Control Structures and I/O in SAL

Tom Kelliher, CS 220

Sept. 17, 1997

Announcements

Advice on using HLL and converting to SAL.

Assignment

Friday will be a lab session to write and run a SAL program. Here's the description:

Write a SAL program to read an integer, n, then read n integers and output the sum of the positive integers read.
Come to class with HLL pseudocode to solve the problem.

Control Structures

  1. Unconditional branch: b target

  2. Conditional branches with implicit comparison to 0: bltz, bgtz, blez, bgez, beqz, bnez. Example: beqz divisor, error

  3. Conditional branches which compare two operands: blt, bgt, ble, bge, beq, bne.
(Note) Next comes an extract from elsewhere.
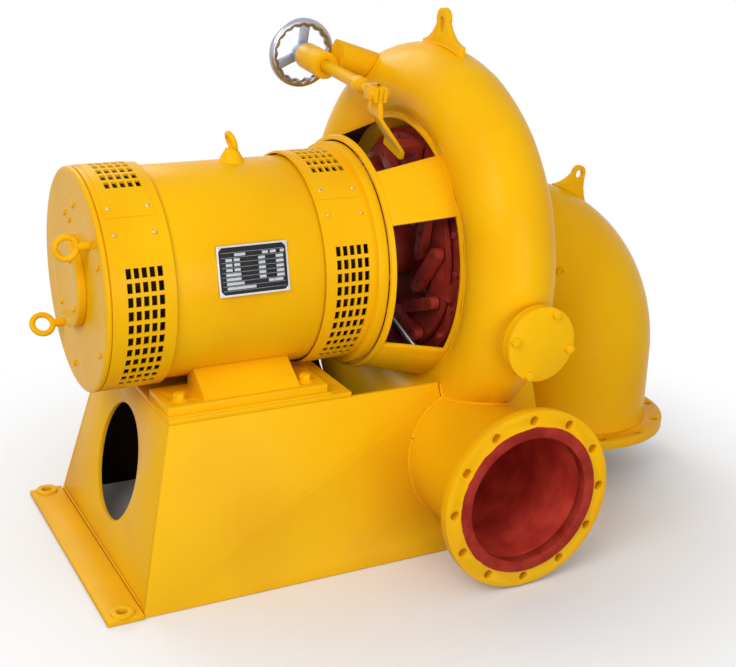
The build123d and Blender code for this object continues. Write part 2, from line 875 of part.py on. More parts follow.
with BuildPart() as regulating_lever:
    with BuildSketch(lever_side):
        with BuildLine():
            half = lever_thickness / 2
            Polyline(
                (lever_foot_x - half, lever_foot_low - 2),
                (lever_foot_x + half, lever_foot_low - 2),
                (lever_foot_x + half, lever_foot_radius + lever_bend_shift),
                (screw_x + half, lever_bend_radius),
                (screw_x + half, lever_tip_radius),
                (screw_x - half, lever_tip_radius),
                (screw_x - half, lever_bend_radius - lever_bend_shift),
                (lever_foot_x - half, lever_foot_radius),
                close=True,
            )
        make_face()
    extrude(amount=lever_foot_width / 2, both=True)
    lever_front = Plane(
        origin=(0, 0, shaft_height),
        x_dir=(0, cos(radians(lever_angle)), sin(radians(lever_angle))),
        z_dir=(1, 0, 0),
    )
    with BuildSketch(lever_front.offset(screw_x - lever_foot_width)):
        with BuildLine():
            Polyline(
                (lever_foot_low - lever_thickness, -lever_foot_width / 2),
                (lever_foot_radius, -lever_foot_width / 2),
                (lever_shoulder_radius, -lever_top_width / 2),
                (lever_tip_radius, -lever_top_width / 2),
                (lever_tip_radius, lever_top_width / 2),
                (lever_shoulder_radius, lever_top_width / 2),
                (lever_foot_radius, lever_foot_width / 2),
                (lever_foot_low - lever_thickness, lever_foot_width / 2),
                close=True,
            )
        make_face()
    extrude(amount=lever_cut_length, mode=Mode.INTERSECT)
    with BuildSketch(lever_front.offset(screw_x - lever_foot_width)):
        with Locations((lever_radius, 0)):
            Circle(fork_pin_radius + lever_pin_clearance)
    extrude(amount=2 * lever_foot_width, mode=Mode.SUBTRACT)
finish(regulating_lever, "regulating_lever")

drain_points = [(x, y, shaft_height + z) for x, y, z in drain_pipe_points]
with BuildPart() as drain_pipe:
    for here, there in zip(drain_points, drain_points[1:]):
        run = Vector(*there) - Vector(*here)
        with BuildSketch(Plane(origin=here, z_dir=run)):
            Circle(drain_pipe_radius)
        extrude(amount=run.length)
        with Locations(there):
            Sphere(drain_pipe_radius)
    plane, length = across(head_cover_start_x - packing_box_length, head_cover_start_x)
    with BuildSketch(plane):
        Circle(packing_box_radius)
    extrude(amount=length, mode=Mode.SUBTRACT)
    add(lantern_cone.part, mode=Mode.SUBTRACT)
    with BuildSketch(across(0, 0)[0]):
        Circle(2 * lantern_large_radius)
        Circle(lantern_small_radius + 2 * lantern_wall, mode=Mode.SUBTRACT)
    extrude(amount=2 * lantern_end_x, mode=Mode.SUBTRACT)
finish(drain_pipe, "drain_pipe")

for number in range(guide_count):
    stem_angle = first_stem_angle + number * 360 / guide_count
    stem_y, stem_z = on_circle(stem_circle, stem_angle)
    pin_y, pin_z = on_circle(pin_circle, stem_angle - pin_lead_angle)
    arm_reach = hypot(pin_y - stem_y, pin_z - stem_z)
    arm_turn = degrees(atan2(pin_z - stem_z, pin_y - stem_y))
    arm_plane = Plane(
        origin=(arm_start_x, stem_y, shaft_height + stem_z),
        x_dir=(0, cos(radians(arm_turn)), sin(radians(arm_turn))),
        z_dir=(1, 0, 0),
    )
    arm_length = arm_reach + arm_tail - arm_width / 2
    with BuildPart() as guide_arm:
        with BuildSketch(arm_plane):
            with Locations((arm_length / 2, 0)):
                SlotCenterToCenter(arm_length, arm_width)
        extrude(amount=arm_thickness)
        with BuildSketch(arm_plane.offset(arm_thickness - groove_depth)):
            with Locations((arm_reach, 0)):
                SlotCenterToCenter(2 * groove_half_travel, 2 * (pin_radius + pin_clearance))
        extrude(amount=groove_depth, mode=Mode.SUBTRACT)
        with BuildSketch(arm_plane):
            for share in arm_hole_shares:
                with Locations((share * arm_reach, 0)):
                    Circle(arm_hole_radius)
        extrude(amount=arm_hole_depth, mode=Mode.SUBTRACT)
        with BuildSketch(arm_plane.offset(arm_thickness)):
            Circle(stem_radius)
        extrude(amount=head_cover_end_x - arm_end_x)
    finish(guide_arm, f"guide_arm_{number + 1:02d}")

# Back of the turbine and the draft tube
with BuildPart() as back_cover:
    plane, length = across(back_cover_start_x, back_cover_start_x + back_cover_thickness)
    with BuildSketch(plane):
        Circle(back_cover_radius)
        Circle(draft_start_radius - draft_wall, mode=Mode.SUBTRACT)
    extrude(amount=length)
    for stretch in casing_outers.values():
        add(stretch, mode=Mode.SUBTRACT)
finish(back_cover, "back_cover")

bend_start_x = draft_axis_x - draft_bend_radius
bend_end_height = shaft_height - draft_bend_radius
bend_steps = 6
draft_flange_top = draft_face_height + draft_flange_thickness


def draft_solid(inset):
    """Draft tube from the back cover, round the bend, to its flange."""
    with BuildPart() as tube:
        plane, length = across(back_cover_start_x + back_cover_thickness, bend_start_x)
        with BuildSketch(plane):
            Circle(draft_start_radius - inset)
        extrude(amount=length)
        for number in range(bend_steps + 1):
            share = number / bend_steps
            angle = radians(90 * share)
            radius = draft_start_radius + share * (draft_end_radius - draft_start_radius)
            section = Plane(
                origin=(
                    bend_start_x + draft_bend_radius * sin(angle),
                    0,
                    bend_end_height + draft_bend_radius * cos(angle),
                ),
                x_dir=(0, 1, 0),
                z_dir=(cos(angle), 0, -sin(angle)),
            )
            with BuildSketch(section):
                Circle(radius - inset)
        loft()
        with BuildSketch(Plane(origin=(draft_axis_x, 0, bend_end_height), z_dir=(0, 0, -1))):
            Circle(draft_end_radius - inset)
        extrude(amount=bend_end_height - draft_flange_top)
    return tube.part


with BuildPart() as draft_elbow:
    add(draft_solid(0))
    add(draft_solid(draft_wall), mode=Mode.SUBTRACT)
finish(draft_elbow, "draft_elbow")

with BuildPart() as neck_flange:
    back_cover_end_x = back_cover_start_x + back_cover_thickness
    plane, length = across(back_cover_end_x, back_cover_end_x + neck_flange_thickness)
    with BuildSketch(plane):
        Circle(neck_flange_radius)
        Circle(draft_start_radius, mode=Mode.SUBTRACT)
    extrude(amount=length)
finish(neck_flange, "neck_flange")

with BuildPart() as draft_flange:
    with BuildSketch(Plane(origin=(draft_axis_x, 0, draft_face_height))):
        Circle(draft_flange_radius)
        Circle(draft_end_radius - draft_wall, mode=Mode.SUBTRACT)
        with PolarLocations(draft_bolt_circle / 2, draft_bolt_count, start_angle=draft_bolt_turn):
            Circle(draft_bolt_radius, mode=Mode.SUBTRACT)
    extrude(amount=draft_flange_thickness)
finish(draft_flange, "draft_flange")

# Lug outlines: points across and up from the shaft line
with BuildPart() as casing_lug:
    lug_start_x = casing_x - lug_thickness / 2
    with BuildSketch(across(lug_start_x, 0)[0]):
        with BuildLine():
            Polyline((-133, 510), (-133, 462), (50, 472), (50, 513))
            ThreePointArc((50, 513), (6, 533), (-19, 566))
            Line((-19, 566), (-61, 566))
            ThreePointArc((-61, 566), (-86, 531), (-133, 510))
        make_face()
        with Locations((-40, 568)):
            Circle(lug_head_radius)
        with Locations((-40, 555)):
            SlotCenterToCenter(lug_slot_length, 2 * lug_hole_radius, rotation=90, mode=Mode.SUBTRACT)
    extrude(amount=lug_thickness)
    add(casing_outers["casing_top"], mode=Mode.SUBTRACT)
finish(casing_lug, "casing_lug")

with BuildPart() as draft_lug:
    lug_plane = Plane(
        origin=(0, draft_lug_thickness / 2, shaft_height),
        x_dir=(1, 0, 0),
        z_dir=(0, -1, 0),
    )
    with BuildSketch(lug_plane):
        with BuildLine():
            Polyline((725, 125), (725, 95), (822, 20), (850, 40))
            ThreePointArc((850, 40), (826, 88), (826, 146))
            Line((826, 146), (797, 166))
            ThreePointArc((797, 166), (770, 139), (725, 125))
        make_face()
        with Locations((806, 150)):
            Circle(draft_lug_head_radius)
        with Locations((806, 146)):
            Circle(lug_hole_radius, mode=Mode.SUBTRACT)
    extrude(amount=draft_lug_thickness)
    add(draft_solid(0), mode=Mode.SUBTRACT)
finish(draft_lug, "draft_lug")

# Hand gear: a wheel turns a screw that draws the lever along
pin_y = lever_radius * cos(radians(lever_angle))
pin_rise = lever_radius * sin(radians(lever_angle))
screw_run = hypot(pin_y - barrel_pivot_y, pin_rise - barrel_pivot_rise)
screw_dir = (0, (pin_y - barrel_pivot_y) / screw_run, (pin_rise - barrel_pivot_rise) / screw_run)
screw_plane = Plane(
    origin=(screw_x, barrel_pivot_y, shaft_height + barrel_pivot_rise),
    x_dir=(1, 0, 0),
    z_dir=screw_dir,
)
rod_bore = spindle_radius + running_clearance

barrel_pivot_height = shaft_height + barrel_pivot_rise
with BuildPart() as barrel_support:
    tube_dir = (cos(radians(support_fall)), 0, -sin(radians(support_fall)))
    support_plane = Plane(
        origin=(support_end_x, barrel_pivot_y, shaft_height + support_rise),
        x_dir=(0, 1, 0),
        z_dir=tube_dir,
    )
    with BuildSketch(support_plane.offset(-support_radius)):
        Circle(support_radius)
    extrude(amount=support_radius + support_reach)
    split(bisect_by=Plane.YZ.offset(support_end_x), keep=Keep.TOP)
    add(casing_outers["casing_top"], mode=Mode.SUBTRACT)
    add(casing_outers["casing_far"], mode=Mode.SUBTRACT)
    pin_back = barrel_radius - pivot_pin_depth
    pivot_plane = Plane(
        origin=(screw_x + pin_back, barrel_pivot_y, barrel_pivot_height),
        x_dir=(0, 1, 0),
        z_dir=(1, 0, 0),
    )
    with BuildSketch(pivot_plane):
        Circle(pivot_pin_radius)
    extrude(amount=support_end_x + pivot_pin_root - screw_x - pin_back)
finish(barrel_support, "barrel_support")

with BuildPart() as screw_barrel:
    with BuildSketch(screw_plane.offset(-barrel_back)):
        Circle(barrel_radius)
    extrude(amount=barrel_back + barrel_front)
    with BuildSketch(screw_plane.offset(-barrel_back + barrel_rear_wall)):
        Circle(rod_radius + running_clearance)
    extrude(amount=barrel_back + barrel_front - barrel_rear_wall, mode=Mode.SUBTRACT)
    with BuildSketch(screw_plane.offset(-barrel_back)):
        Circle(spindle_radius + running_clearance)
    extrude(amount=barrel_rear_wall, mode=Mode.SUBTRACT)
    with BuildSketch(pivot_plane.offset(-pivot_pin_play)):
        Circle(pivot_pin_radius + running_clearance)
    extrude(amount=pivot_pin_play + pivot_pin_depth + pivot_pin_play, mode=Mode.SUBTRACT)
finish(screw_barrel, "screw_barrel")

with BuildPart() as screw_spindle:
    with BuildSketch(screw_plane.offset(-wheel_offset - spindle_nose)):
        Circle(spindle_radius)
    extrude(amount=wheel_offset + spindle_nose + spindle_length)
finish(screw_spindle, "screw_spindle")

rim_circle = wheel_radius - wheel_rim_radius
with BuildPart() as handwheel:
    with BuildSketch(screw_plane.offset(-wheel_offset - hub_nose)):
        Circle(hub_radius)
        Circle(spindle_radius, mode=Mode.SUBTRACT)
    extrude(amount=wheel_offset + hub_nose - barrel_back - hub_gap)
    with Locations(screw_plane.offset(-wheel_offset)):
        Torus(rim_circle, wheel_rim_radius)
    with BuildSketch(screw_plane.offset(-wheel_offset - spoke_thickness / 2)):
        with PolarLocations(0, wheel_spoke_count, start_angle=90):
            with Locations((rim_circle / 2, 0)):
                Rectangle(rim_circle, spoke_width)
        Circle(spindle_radius, mode=Mode.SUBTRACT)
    extrude(amount=spoke_thickness)
finish(handwheel, "handwheel")

with BuildPart() as screw_rod:
    fork_start = screw_run - fork_length
    with BuildSketch(screw_plane.offset(-rod_tail)):
        Circle(rod_radius)
    extrude(amount=rod_tail + fork_start - rod_collar_length)
    with BuildSketch(screw_plane.offset(fork_start - rod_collar_length - rod_collar_setback)):
        Circle(rod_collar_radius)
    extrude(amount=rod_collar_length)
    with BuildSketch(screw_plane.offset(fork_start - fork_shank_length)):
        Circle(fork_shank_radius)
    extrude(amount=fork_shank_length)
    with BuildSketch(screw_plane.offset(fork_start)):
        Rectangle(fork_gap + 2 * fork_cheek, fork_width)
    extrude(amount=fork_length + fork_tip)
    with BuildSketch(screw_plane.offset(fork_start + fork_root)):
        Rectangle(fork_gap, 2 * fork_width)
    extrude(amount=fork_length + fork_tip, mode=Mode.SUBTRACT)
    with BuildSketch(screw_plane.offset(-rod_tail)):
        Circle(rod_bore)
    extrude(amount=rod_tail + rod_bore_length, mode=Mode.SUBTRACT)
    fork_plane = Plane(
        origin=(screw_x, pin_y, shaft_height + pin_rise),
        x_dir=(0, 1, 0),
        z_dir=(1, 0, 0),
    )
    pin_half_length = fork_gap / 2 + fork_cheek + fork_pin_nose
    with BuildSketch(fork_plane.offset(-pin_half_length)):
        Circle(fork_pin_radius)
    extrude(amount=2 * pin_half_length)
finish(screw_rod, "screw_rod")
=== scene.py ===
# %% [markdown]
# # A small hydroelectric generator
# This lesson dresses a packed CAD model of a water turbine and its generator. The CAD
# gives each piece its place and its motion. The script adds what a drawing leaves out:
# paint, bolt heads, weld beads, a cast handwheel and the soft shape of rolled plate.
# Everything is in metres. The shaft runs along X, Z is up and the inlet faces -Y.

# %% Load the packed model
import json
import math

import bmesh
import bpy
import numpy as np
from mathutils import Matrix, Vector


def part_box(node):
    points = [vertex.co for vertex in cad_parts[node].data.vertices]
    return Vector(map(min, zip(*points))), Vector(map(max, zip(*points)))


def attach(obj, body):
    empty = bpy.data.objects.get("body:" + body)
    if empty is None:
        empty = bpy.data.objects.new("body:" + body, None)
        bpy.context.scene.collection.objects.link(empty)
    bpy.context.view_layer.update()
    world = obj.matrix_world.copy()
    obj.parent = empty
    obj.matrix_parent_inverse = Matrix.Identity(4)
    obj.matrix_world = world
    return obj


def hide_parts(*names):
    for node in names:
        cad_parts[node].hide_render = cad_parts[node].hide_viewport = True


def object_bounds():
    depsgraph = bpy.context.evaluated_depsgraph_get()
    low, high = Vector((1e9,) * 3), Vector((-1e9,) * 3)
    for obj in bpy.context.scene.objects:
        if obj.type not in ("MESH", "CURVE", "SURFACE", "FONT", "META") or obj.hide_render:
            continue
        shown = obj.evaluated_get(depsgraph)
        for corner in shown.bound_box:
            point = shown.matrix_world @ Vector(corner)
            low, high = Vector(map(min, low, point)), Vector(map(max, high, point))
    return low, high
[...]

Example: beq i, j, endif

Examples

  1. if (i >= 0)
       j = 1;
    else
       j = -1;
    

  2. if (i <= -2 || i >= 2)
       i *= i;
    else if (i == 0)
       i = i / j;
    else
       j = i;
    

  3. for (i = 1, sum = 0; i < 1025; i *= 2)
       sum += i;
    

  4. while (i < 1000)
    {
       if (i % j == 0)
          break;
    
       i += k;
    }
    

I/O

  1. get input --- Input operation. input can be a .word, .float, or a .byte. Entire line read for the former two.

  2. put output --- Output operation. output can be a .word, .float, or a .byte. No newline added. (So, how do we get a newline?)

  3. puts string --- Output a string.